What needs to be done:
In the data below, find every line with the string "Blender" and pull it out.

Supplied records:
★ ★ ★

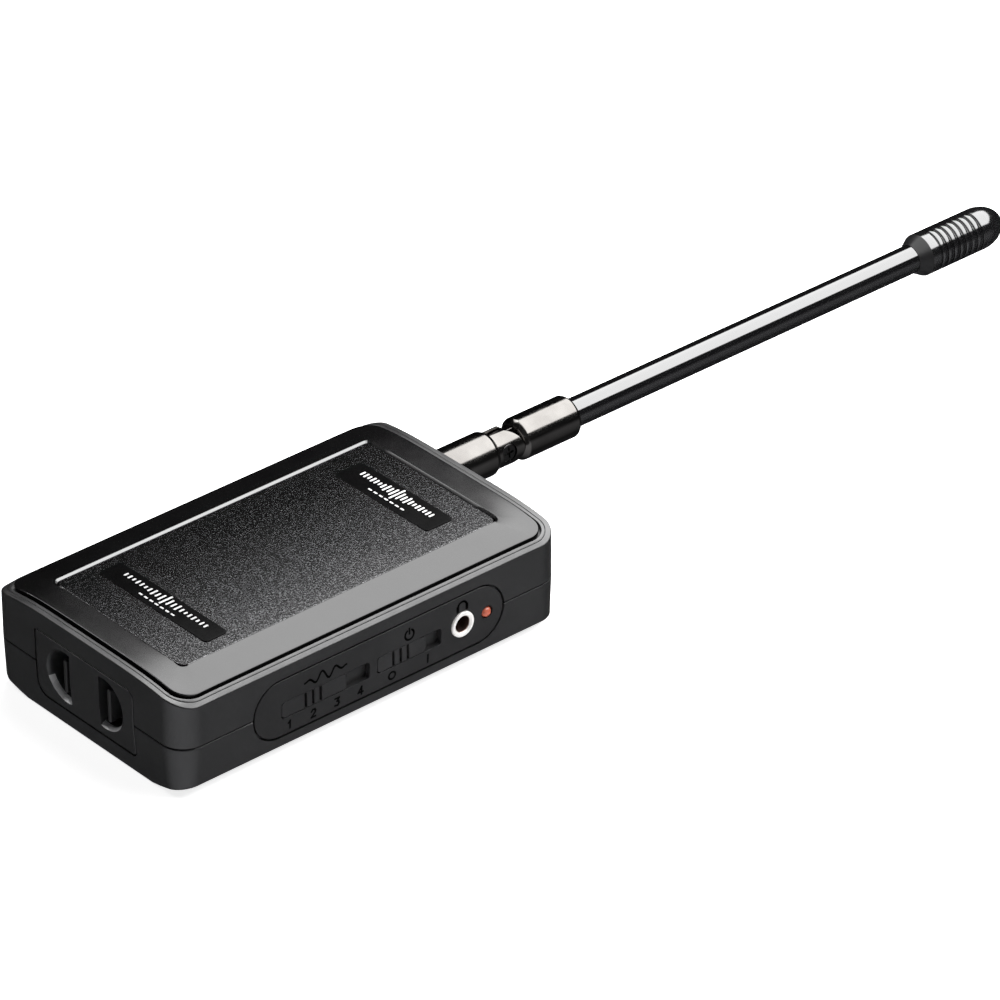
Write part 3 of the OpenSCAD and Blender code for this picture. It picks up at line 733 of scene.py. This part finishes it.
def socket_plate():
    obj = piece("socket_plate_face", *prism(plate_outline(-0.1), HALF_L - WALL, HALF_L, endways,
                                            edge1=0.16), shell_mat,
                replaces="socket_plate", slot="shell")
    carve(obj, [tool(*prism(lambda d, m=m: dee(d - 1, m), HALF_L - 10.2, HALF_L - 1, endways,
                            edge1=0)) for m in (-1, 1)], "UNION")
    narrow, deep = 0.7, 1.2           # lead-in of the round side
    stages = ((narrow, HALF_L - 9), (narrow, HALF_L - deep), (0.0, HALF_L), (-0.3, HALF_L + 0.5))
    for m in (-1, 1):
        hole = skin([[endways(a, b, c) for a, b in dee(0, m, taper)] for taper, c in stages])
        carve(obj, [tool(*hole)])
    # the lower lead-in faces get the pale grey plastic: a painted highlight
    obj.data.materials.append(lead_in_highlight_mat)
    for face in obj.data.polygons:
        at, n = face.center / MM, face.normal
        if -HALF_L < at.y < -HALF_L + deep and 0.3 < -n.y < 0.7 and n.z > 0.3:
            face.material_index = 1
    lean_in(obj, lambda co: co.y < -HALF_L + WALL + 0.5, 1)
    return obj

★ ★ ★

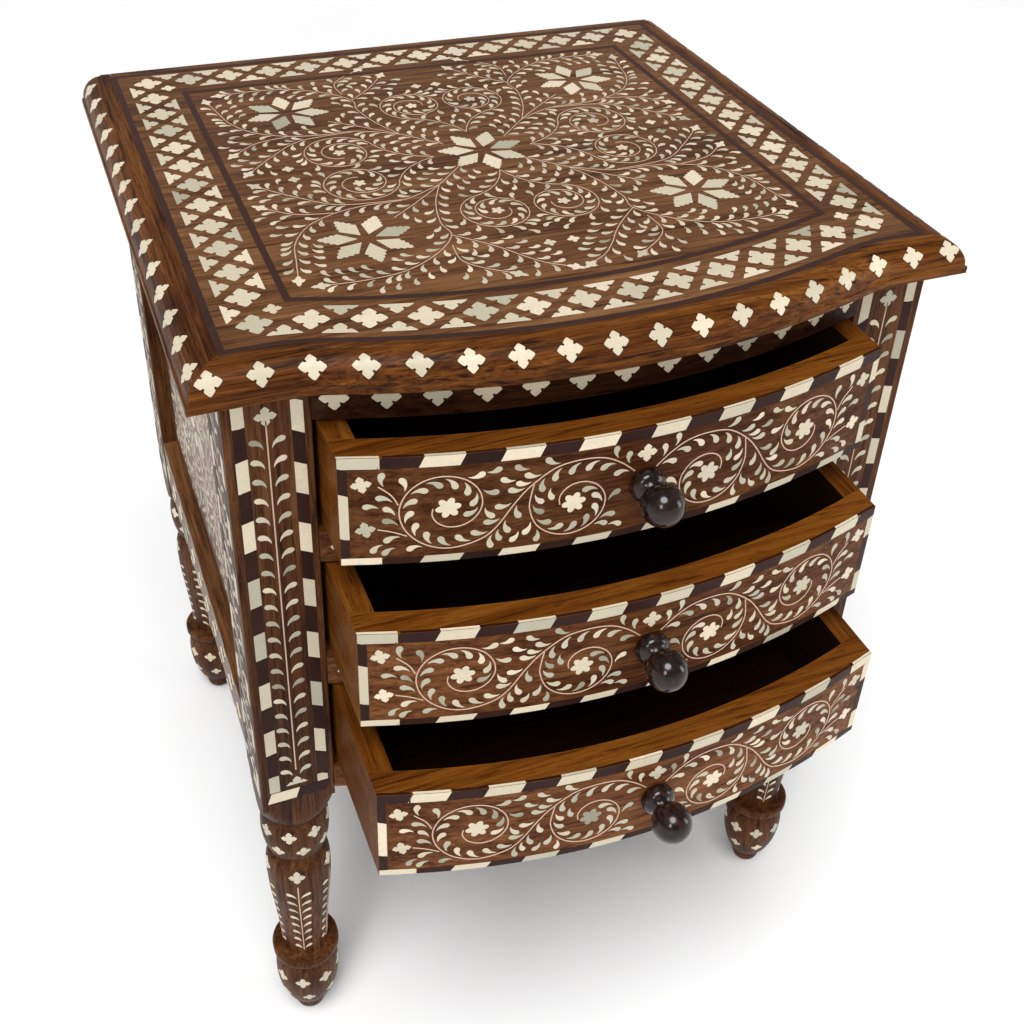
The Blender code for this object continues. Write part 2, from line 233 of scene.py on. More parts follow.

★ ★ ★

Exercise output:
Write part 3 of the OpenSCAD and Blender code for this picture. It picks up at line 733 of scene.py. This part finishes it.
The Blender code for this object continues. Write part 2, from line 233 of scene.py on. More parts follow.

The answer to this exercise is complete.